Sometimes I Forget
Sometimes I forget that you are only four years old. Sometimes I forget that it’s hard to be you. You are wise beyond your years. You are more articulate than some adults. You are definitely more laid back than most adults that I know. So sometimes I forget that you are still growing up and testing the boundaries. Sometimes I forget that you will have a rough day where you will tell me that I’m mean and that you don’t like me. You will stick your tongue out at Daddy and get really, really mad when there are consequences for your actions.
Sometimes I forget how sensitive you are. I forget that you take every single thing that we say to heart.

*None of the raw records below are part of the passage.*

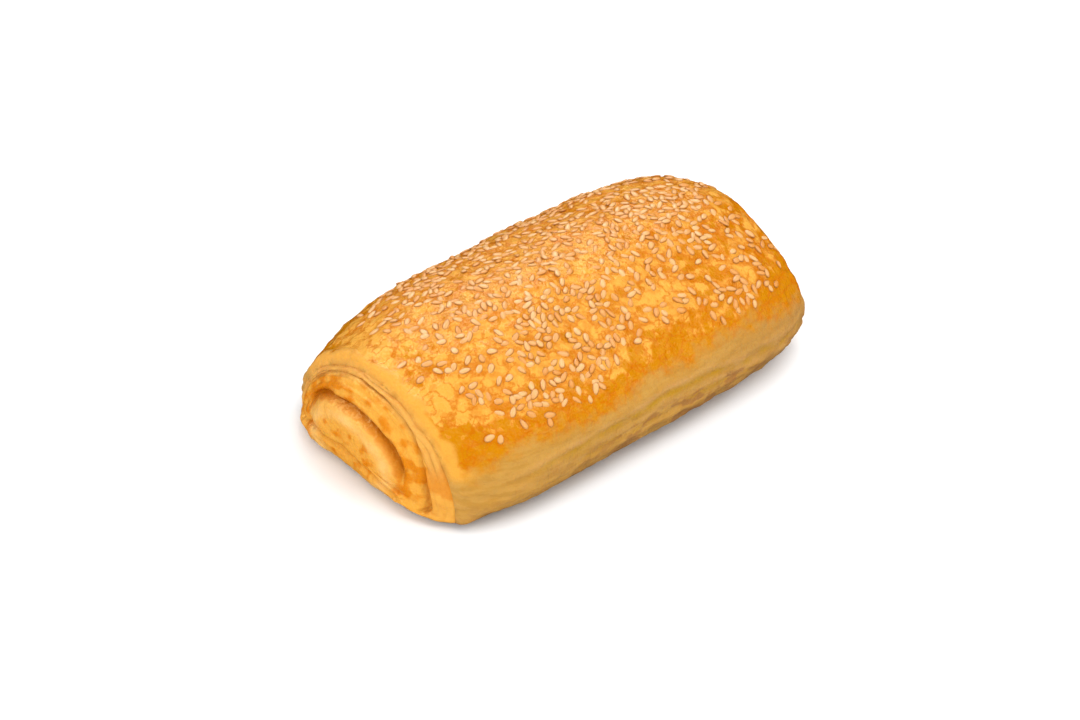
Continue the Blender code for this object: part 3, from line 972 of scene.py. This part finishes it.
glossy = sums(tree, "MAXIMUM", glazed, sums(tree, "MULTIPLY", turned, 0.7))
roughness = sums(tree, "MULTIPLY_ADD", glossy, -GLOSS)
roughness.node.inputs[2].default_value = MATTE
tree.links.new(roughness, shader.inputs["Roughness"])
shader.inputs["Specular IOR Level"].default_value = 0.42
shader.inputs["Specular Tint"].default_value = (1.0, 0.76, 0.24, 1.0)
shader.inputs["Subsurface Weight"].default_value = 0.12
shader.inputs["Subsurface Radius"].default_value = (1.0, 0.45, 0.12)
shader.inputs["Subsurface Scale"].default_value = 1.2 * MM
grain = sums(tree, "ADD", ruffle, sums(tree, "MULTIPLY", blotches(tree, 0.7, offset=9.0), 0.35))
add_bump(tree, shader, grain, 1.0, 0.6 * MM)
roll.data.materials.clear()
roll.data.materials.append(crust)
bpy.ops.object.select_all(action="DESELECT")
roll.select_set(True)
bpy.context.view_layer.objects.active = roll
bpy.ops.object.shade_smooth()
print("crust nodes", len(tree.nodes))

# %% [markdown]
# The seeds' finish
#
# Hulled sesame is cream when raw and turns peach and then light brown as it toasts. It is
# a little darker at its rim, where it meets the glaze: browned glaze and painted shade.
# Each seed has its own tone.

# %% Colours of the seeds
CREAM = (0.77, 0.43, 0.165)
TOASTED = (0.67, 0.27, 0.045)
SEED_RIM_AND_SHADE = (0.38, 0.125, 0.01)

seed_paint, tree, shader = new_paint("toasted_sesame")
tone = place_value(tree, "tone")
seed_colour = blend_to(tree, CREAM, TOASTED, sums(tree, "POWER", tone, 1.2))
# Darken the seed's lower rim: browned glaze and painted shade.
seed_colour = tint(tree, seed_colour, SEED_RIM_AND_SHADE, "edge", 0.8)
tree.links.new(seed_colour, shader.inputs["Base Color"])
shader.inputs["Roughness"].default_value = 0.38
shader.inputs["Specular IOR Level"].default_value = 0.5
shader.inputs["Subsurface Weight"].default_value = 0.2
shader.inputs["Subsurface Radius"].default_value = (1.0, 0.6, 0.3)
shader.inputs["Subsurface Scale"].default_value = 0.6 * MM
add_bump(tree, shader, blotches(tree, 0.35, offset=4.0), 0.3, 0.1 * MM)
seeds.data.materials.clear()
seeds.data.materials.append(seed_paint)
print("seed nodes", len(tree.nodes))

# %% [markdown]
# Hand the pieces over
#
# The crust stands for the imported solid, which stays behind for collision. The seeds are
# baked on, so they ride with it.

# %% Ride, replace and finish
for piece in (roll, seeds):
    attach(piece, "root")
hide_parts("pastry")
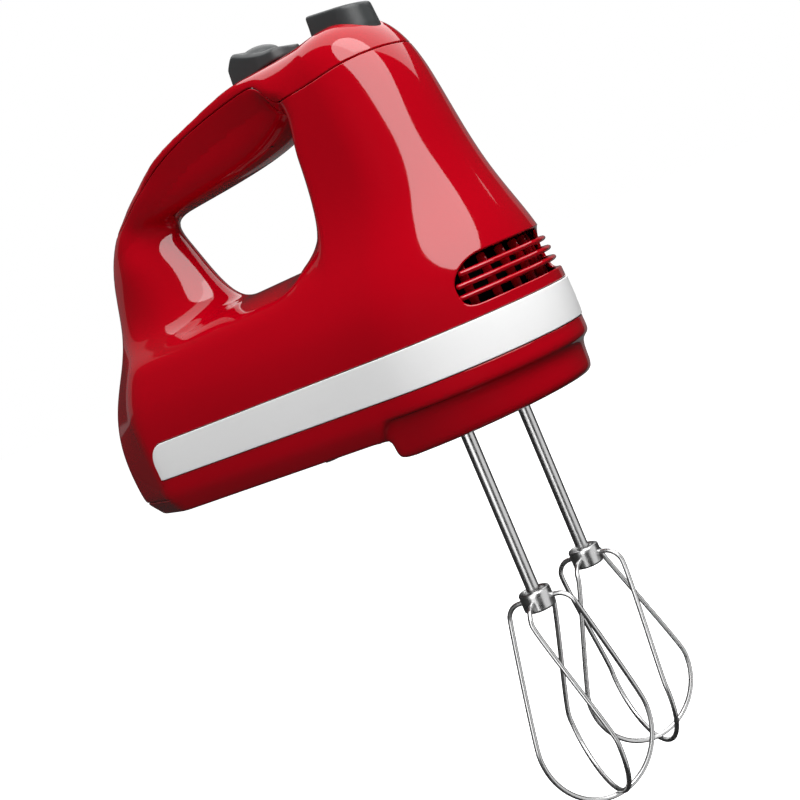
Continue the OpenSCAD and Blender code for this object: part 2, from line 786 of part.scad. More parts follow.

Sometimes I forget that the simple act of admonishing your for jumping in the bathtub can turn into a terrible tantrum because your feelings were truly hurt. I forget that a simple conversation with your teacher about a rough day (you weren’t even in trouble!) can lead to massive tears. I forget that after a weekend chock full of fun and incredibly good behavior, there is almost always a crash. A crash that will be super hard on all of us.
Sometimes, you get sent to bed without a story and that breaks your tiny little heart. It breaks our hearts too. So much so that after you fall into a sound sleep, I creep into your room adjust the blankets, give you a long hug and kiss. Buddy, sometimes mommy forgets some things about you, but I will never forget how much I love you. I hope that you never forget it either.